President Vladimir Putin’s Press Secretary Dmitry Peskov came up with a commentary on the issue last Saturday.

“Some assertions suggesting that the latest resounding corruption scandals aim to divert public attention are nonsensical and hard to explain for because President Putin has stressed persistently the priority attention his Administration gives to the fighting with corruption,” he said. “The hints saying this is propagandistic stint are absolutely groundless, since this is persistent daily work.”

“Putin has taken up the job of cleansing the political and economic elite,” the oppositionist Novaya Gazeta writes. “It is clear as daylight that the country’s leader is seeking to infuse fresh blood into the system as he ignites corruption scandals. It is not ruled out he will have to reshuffle the entire set of his cadres.”

Quite obviously, the President would like to grab the banner of anticorruption struggle from the oppositionists, Novaya Gazeta says. “The guarantees of immunity are being scrapped and everyone may see police at his or her doorsteps someday from now on.”

The scale of corruption in Russia is traditionally described as giant and as for the annual ratings produced by Transparency International, no one pays attention to them.

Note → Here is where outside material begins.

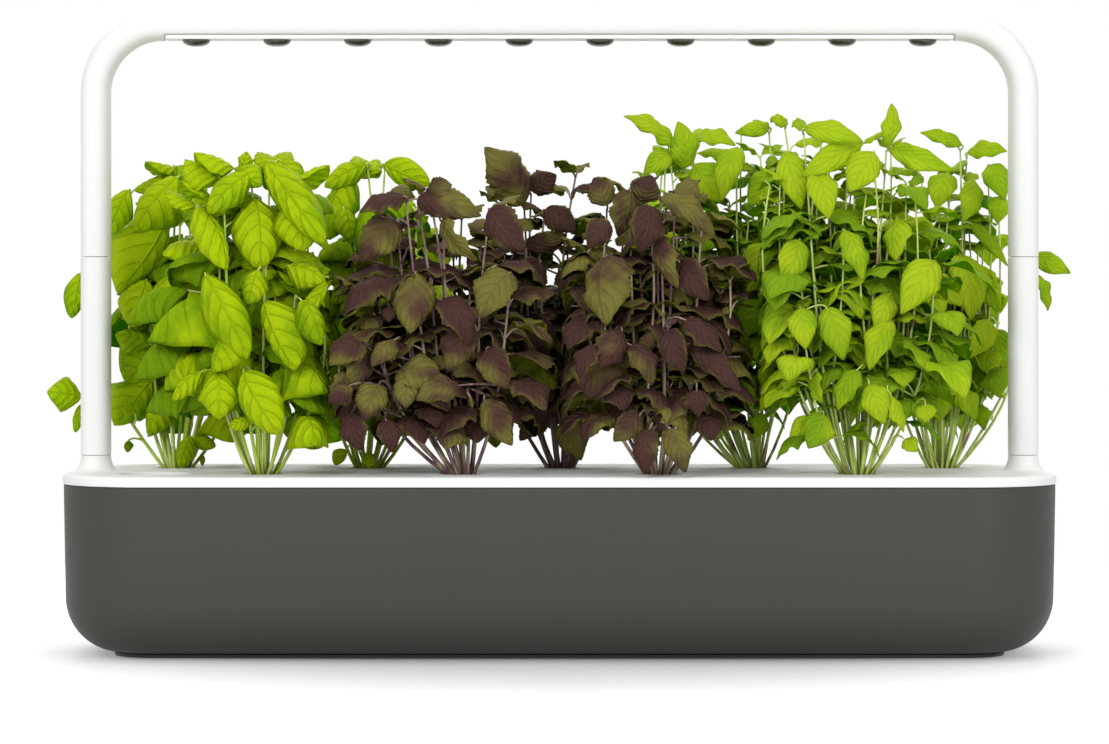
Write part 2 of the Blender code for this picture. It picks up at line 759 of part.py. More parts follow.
def make_lamp(lamp, looks):
    """The arch, its lamp head and the plugs that go down into the extensions."""
    outside = arch_rings(ARM_HALF_WIDTH, ARM_HALF_DEPTH)
    inside = arch_rings(ARM_HALF_WIDTH - ARM_WALL, ARM_HALF_DEPTH - ARM_WALL)
    arch_shape = loft(outside + inside[::-1], looped=True)
    arch = placed("lamp_arch", mesh_from("lamp_arch", arch_shape, looks["white_plastic"]), lamp)
    flat = block(
        (-FLAT_END, -ARM_HALF_DEPTH - OVERRUN, BAR_CENTRE - ARM_HALF_WIDTH - OVERRUN),
        (FLAT_END, ARM_HALF_DEPTH + OVERRUN, FLAT_LEVEL),
    )
    combine(arch, "DIFFERENCE", "lamp_flat", flat)

    sink_end = FLAT_END - SINK_END_GAP
    sink_shape = block(
        (-sink_end, -SINK_HALF_DEPTH, SINK_BOTTOM),
        (sink_end, SINK_HALF_DEPTH, SINK_BOTTOM + SINK_THICKNESS),
    )
    placed("heat_sink", mesh_from("heat_sink", sink_shape, looks["sink_aluminium"]), lamp)
    board_shape = block(
        (-sink_end, -BOARD_HALF_DEPTH, BOARD_BOTTOM),
        (sink_end, BOARD_HALF_DEPTH, BOARD_BOTTOM + BOARD_THICKNESS),
    )
    board = placed("led_board", mesh_from("led_board", board_shape, looks["board_white"]), lamp)
    cover_shape = block(
        (-COVER_END, -COVER_HALF_DEPTH, COVER_BOTTOM), (COVER_END, COVER_HALF_DEPTH, COVER_TOP)
    )
    cover = placed("lens_cover", mesh_from("lens_cover", cover_shape, looks["white_plastic"]), lamp)
    lens_mesh = mesh_from("lens", lens_shape(), looks["lens_clear"])
    row_end = COVER_END - LENS_END_MARGIN
    pitch = row_end / ((LENSES - 1) / 2)
    chips = []
    holes = []
    for i in range(LENSES):
        at = (i * pitch - row_end, 0, 0)
        placed(f"lens_{i + 1:02d}", lens_mesh, lamp, at)
        chip = block(
            (-CHIP_HALF, -CHIP_HALF, CHIP_BOTTOM),
            (CHIP_HALF, CHIP_HALF, BOARD_BOTTOM + BOARD_THICKNESS / 2),
        )
        chips.append((chip, at))
        hole = turned(
            [
                (0, COVER_BOTTOM - OVERRUN),
                (LENS_RADIUS + GAP, COVER_BOTTOM - OVERRUN),
                (LENS_RADIUS + GAP, COVER_TOP + OVERRUN),
                (0, COVER_TOP + OVERRUN),
            ],
            LENS_STEPS,
        )
        holes.append((hole, at))
    combine(board, "UNION", "led_chips", gathered(chips))
    combine(cover, "DIFFERENCE", "lens_holes", gathered(holes))

    plug_low = EXTENSION_TOP - PLUG_REACH
    arch_plug = plug_shape(plug_low, LEG_BOTTOM + PLUG_REACH)
    plug_mesh = mesh_from("arch_plug", arch_plug, looks["inlet_black"])
    for side, word in ((-1, "left"), (1, "right")):
        placed(f"arch_plug_{word}", plug_mesh, lamp, (side * ARM_X, 0, 0))


def lens_shape():
    """A lens with a domed face that hangs below the cover and a neck up through the flat."""
    profile = [(0, NECK_TOP), (LENS_NECK_RADIUS, NECK_TOP), (LENS_NECK_RADIUS, COVER_TOP)]
    profile += [(LENS_RADIUS, COVER_TOP)]
    for step in range(LENS_DOME_STEPS):
        angle = pi / 2 * step / LENS_DOME_STEPS
        profile.append((LENS_RADIUS * cos(angle), COVER_BOTTOM - LENS_DROP * sin(angle)))
    profile.append((0, LENS_BOTTOM))
    return turned(profile, LENS_STEPS)


def cup_shape():
    """A pod's cup with its lid, a hole for the plant and a hole for the wick."""
    lid_under = DECK_TOP - CUP_WALL
    inner_bottom = CUP_BOTTOM + CUP_WALL
    wick_hole = WICK_RADIUS + WICK_PLAY
    return turned(
        [
            (POD_HOLE_RADIUS, DECK_TOP),
            (POD_FLANGE_RADIUS, DECK_TOP),
            (POD_FLANGE_RADIUS, FLANGE_BOTTOM),
            (CUP_TOP_RADIUS, FLANGE_BOTTOM),
            (CUP_BOTTOM_RADIUS, CUP_BOTTOM),
            (wick_hole, CUP_BOTTOM),
            (wick_hole, inner_bottom),
            (CUP_BOTTOM_RADIUS - CUP_WALL, inner_bottom),
            (CUP_TOP_RADIUS - CUP_WALL, lid_under),
            (POD_HOLE_RADIUS, lid_under),
        ],
        POD_STEPS,
    )


def soil_shape():
    """The soil plug that fills the cup, with its wick down into the tank."""
    low = CUP_BOTTOM + CUP_WALL + GAP
    slope = (CUP_TOP_RADIUS - CUP_BOTTOM_RADIUS) / (DECK_TOP - CUP_WALL - CUP_BOTTOM - CUP_WALL)
    low_radius = CUP_BOTTOM_RADIUS - CUP_WALL - GAP
    top_radius = low_radius + slope * (SOIL_TOP - low)
    wick_end = TANK_FLOOR + WICK_ABOVE_TANK
    return turned(
        [
            (0, wick_end),
            (WICK_RADIUS, wick_end),
            (WICK_RADIUS, low),
            (low_radius, low),
            (top_radius, SOIL_TOP),
            (0, SOIL_TOP),
        ],
        POD_STEPS,
    )


def plant_cell(number, x, y):
    """The lowest and highest corners that a plant's leaves may fill, about its own stem."""
    plant = PLANTS[number - 1]
    left = plant.left_share * POD_PITCH - PLANT_NEIGHBOUR_GAP / 2
    right = plant.right_share * POD_PITCH - PLANT_NEIGHBOUR_GAP / 2
    rear = number % 2 == 1
    if rear:
        near, far = PLANT_ROW_GAP / 2, PLANT_REACH_BACK
        if number in (1, 2 * REAR_PODS - 1):
            near = ARM_HALF_DEPTH + BOSS_FLARE_DEPTH + PLANT_ARM_GAP
            outer = PLANT_REACH_SIDE - abs(x)
            left, right = (outer, right) if x < 0 else (left, outer)
    else:
        near, far = -PLANT_REACH_BACK, -PLANT_ROW_GAP / 2
        if number == 2:
            left = left + FRONT_OVERHANG
        if number == 2 * REAR_PODS - 2:
            right = right + FRONT_OVERHANG
    top = DECK_TOP + plant.top_share * CLEAR_HEIGHT
    return (-left, near - y, DECK_TOP + PLANT_ABOVE_DECK), (right, far - y, top)


def stem_point(foot, head, share):
    """A point on a stem that leaves the crown steeply and then leans out."""
    middle = (foot + head) / 2
    middle.z += (head - foot).length * STEM_BOW_SHARE / 2
    return (foot * (1 - share) ** 2) + (middle * 2 * share * (1 - share)) + (head * share**2)


def stem_shape(foot, head):
    """A tapered stem of a few sides along its bowed line."""
    rings = []
    for bend in range(STEM_BENDS + 1):
        share = bend / STEM_BENDS
        centre = stem_point(foot, head, share)
        radius = STEM_RADIUS + (STEM_TIP_RADIUS - STEM_RADIUS) * share
        ring = []
        for side in range(STEM_SIDES):
            turn = 2 * pi * (side + FIRST_ROUND_SHARE) / STEM_SIDES
            ring.append(centre + Vector((radius * cos(turn), radius * sin(turn), 0)))
        rings.append(ring)
    return loft(rings)


def leaf_shape(root, outward, droop, length, width):
    """A thin domed leaf that starts inside its stem and sags towards its tip."""
    flat = Vector((outward[0], outward[1], 0)).normalized()
    along = (flat - Vector((0, 0, droop))).normalized()
    across = Vector((-flat.y, flat.x, 0))
    up = along.cross(across)
    start = root - along * LEAF_SINK

    def point(reach, half, lift=0):
        sag = length * LEAF_SAG_SHARE * reach**2
        return start + along * length * reach + across * width * half + up * (lift - sag)

    rim = [(0, 0)]
    rim += [(reach, half) for reach, half in LEAF_RIM_SHARES]
    rim += [(1, 0)]
    rim += [(reach, -half) for reach, half in reversed(LEAF_RIM_SHARES)]
    shape = bmesh.new()
    edge = [shape.verts.new(point(reach, half)) for reach, half in rim]
    dome = width * LEAF_DOME_SHARE
    above = shape.verts.new(point(LEAF_MIDDLE_SHARE, 0, dome))
    below = shape.verts.new(point(LEAF_MIDDLE_SHARE, 0, dome - LEAF_THICKNESS))
    for i, corner in enumerate(edge):
        following = edge[(i + 1) % len(edge)]
        shape.faces.new((corner, following, above))
        shape.faces.new((following, corner, below))
    bmesh.ops.recalc_face_normals(shape, faces=shape.faces)
    return shape


def growth_shape(number, low, high):
    """All stems and leaves of a plant, still as separate shells."""
    plant = PLANTS[number - 1]
    habit = HABITS[plant.habit]
    crown_top = Vector((0, 0, SOIL_TOP + GAP + CROWN_HEIGHT / 2))
    shells = []
    for stem in range(STEMS):
        turn = 2 * pi * (stem / STEMS + plant.turn_share)
        side_x = high[0] if cos(turn) > 0 else -low[0]
        side_y = high[1] if sin(turn) > 0 else -low[1]
        out = Vector((cos(turn), sin(turn), 0))
        foot = crown_top + out * CROWN_RADIUS / 2
        top = high[2] - (high[2] - DECK_TOP) * SHORT_STEM_SHARE * stem
        head = Vector(
            (out.x * side_x * habit.spread_share, out.y * side_y * habit.spread_share, top)
        )
        shells.append((stem_shape(foot, head), (0, 0, 0)))
        for level, pair_turn in zip(habit.levels_share, LEAF_PAIR_TURNS):
            for partner, angle in enumerate((turn - pair_turn, turn + pair_turn)):
                root = stem_point(foot, head, level - partner * LEAF_STAGGER_SHARE)
                outward = (cos(angle), sin(angle))
                droop = habit.droop_share * (1 + partner * DROOP_CHANGE_SHARE)
                size = 1 - level * LEAF_SHRINK_SHARE
                leaf = leaf_shape(
                    root, outward, droop, habit.leaf_length * size, habit.leaf_width * size
                )
                shells.append((leaf, (0, 0, 0)))
    return fitted(gathered(shells), low, high)


def fitted(shape, low, high):
    """The growth stretched on each side of its stem until it just fills its cell."""
    foot = SOIL_TOP + GAP
    for axis in (0, 1):
        left = -min(vert.co[axis] for vert in shape.verts)
        right = max(vert.co[axis] for vert in shape.verts)
        for vert in shape.verts:
            side = -low[axis] / left if vert.co[axis] < 0 else high[axis] / right
            vert.co[axis] *= side
    top = max(vert.co.z for vert in shape.verts)
    for vert in shape.verts:
        vert.co.z = foot + (vert.co.z - foot) * (high[2] - foot) / (top - foot)
    return shape


def make_pods(deck, looks):
    """Nine pods, each a cup, its soil plug and its plant on one lift."""
    cup_mesh = mesh_from("pod_cup", cup_shape(), looks["white_plastic"])
    soil_mesh = mesh_from("soil_plug", soil_shape(), looks["soil"])
    for number, (x, y) in enumerate(pod_places(), start=1):
        lift = body(f"pod_{number}_lift", deck, (x, y, 0))
        placed(f"pod_cup_{number}", cup_mesh, lift)
        placed(f"soil_plug_{number}", soil_mesh, lift)
        low, high = plant_cell(number, x, y)
        foot = SOIL_TOP + GAP
        crown_top = foot + CROWN_HEIGHT
        crown = turned(
            [(0, foot), (CROWN_RADIUS, foot), (CROWN_RADIUS, crown_top), (0, crown_top)],
            CROWN_STEPS,
        )
        leaf_finish = looks[HABITS[PLANTS[number - 1].habit].finish]
        plant = placed(f"plant_{number}", mesh_from(f"plant_{number}", crown, leaf_finish), lift)
        growth = growth_shape(number, low, high)
        combine(plant, "UNION", f"growth_{number}", growth, self_union=True)


def main():
    """Builds the garden from the table up."""
    clear_scene()
    looks = finishes()
    root = body("base")
    make_base(root, looks)
    deck = body("deck_lift", root)
    make_deck(deck, looks)
    make_well(deck, looks)
    arms = make_arms(deck, looks)
    lamp = body("lamp_lift", arms["left"], (ARM_X, 0, 0))
    make_lamp(lamp, looks)
    make_pods(deck, looks)


main()
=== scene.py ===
"""Looks of the countertop hydroponic garden, built over its CAD frame.

The frame is the CAD part's own: metres, the origin on the table under the middle of the base,
+X to the right, +Y to the back and +Z up.
"""

import logging
from dataclasses import dataclass
from enum import Enum
from math import pi, radians

import bmesh
import bpy
import numpy as np
from bpy.types import Material, Node, NodeSocket, NodeTree, Object
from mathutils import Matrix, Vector


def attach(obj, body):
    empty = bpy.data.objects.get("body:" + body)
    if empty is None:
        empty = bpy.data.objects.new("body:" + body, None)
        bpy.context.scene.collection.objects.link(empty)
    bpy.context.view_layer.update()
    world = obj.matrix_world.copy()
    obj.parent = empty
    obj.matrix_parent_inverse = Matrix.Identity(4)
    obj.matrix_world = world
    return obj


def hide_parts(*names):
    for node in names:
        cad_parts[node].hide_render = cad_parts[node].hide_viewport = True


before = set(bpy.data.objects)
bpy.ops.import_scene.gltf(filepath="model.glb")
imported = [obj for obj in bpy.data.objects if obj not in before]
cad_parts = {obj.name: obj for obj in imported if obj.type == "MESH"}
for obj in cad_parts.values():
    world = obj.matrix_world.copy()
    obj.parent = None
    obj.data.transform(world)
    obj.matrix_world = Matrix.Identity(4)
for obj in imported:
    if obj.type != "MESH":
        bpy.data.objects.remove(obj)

# Two numbers, such as (x, y) or a least and a most, and three numbers, such as (x, y, z)
Pair = tuple[float, float]
Triple = tuple[float, float, float]
Array = np.ndarray

LOG = logging.getLogger("garden")
SEED = 41
GOLDEN_TURN = pi * (3 - 5**0.5)
# The clearance between pieces that fit into each other
GAP = 0.0003
# How far a cutter reaches past what it cuts
OVERRUN = 0.002
# Edges sharper than this, in degrees, stay sharp
SHARP = 32.0
# Points closer than this are one point
MERGE = 1e-6
# The most of an edge that goes into a rounded corner
EASE_SHARE = 0.45
# Vectors shorter than this have no direction
TINY = 1e-9
# A direction that no stem or stalk runs along
ASLANT = (0.31, 0.95, 0.04)
# Distance between neighbouring pods on X, and from the middle line to a row of pods
POD_STEP = 0.06125
POD_ROW = 0.042
# Noise values between which a cloud goes from its least to its most
CLOUD = (0.3, 0.7)
WIDE_CLOUD = (0.2, 0.8)


# Small helpers for colours, node trees and meshes


def linear(colour: str) -> tuple[float, float, float, float]:
    """Turns an sRGB hex colour into linear values.

    Args:
        colour: the colour as "#rrggbb".

    Returns:
        Linear red, green and blue with an alpha of 1.
    """
    shares = np.array([int(colour[i : i + 2], 16) for i in (1, 3, 5)]) / 255
    made = np.where(shares <= 0.04045, shares / 12.92, ((shares + 0.055) / 1.055) ** 2.4)
    return float(made[0]), float(made[1]), float(made[2]), 1.0


def feed(tree: NodeTree, node: Node, inputs: dict) -> None:
    """Gives a node its input values and its links.

    Args:
        tree: the node tree it stands in.
        node: the node.
        inputs: for each input, by name or index, a value or the output socket that feeds it.
    """
    for key, value in inputs.items():
        if isinstance(value, NodeSocket):
            tree.links.new(value, node.inputs[key])
        else:
            node.inputs[key].default_value = value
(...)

Foreign investors say corruption puts up the major obstacle to investing in Russia.

“Critics of the Kremlin accuse it of imitating the struggle with corruption that has shot through the whole state system in Russia and impedes heavily the governing of the huge country,” the Lenta.ru news portal says. “However, Russia has for some reason failed so far to ratify Article 20 of the UN Convention against Corruption.”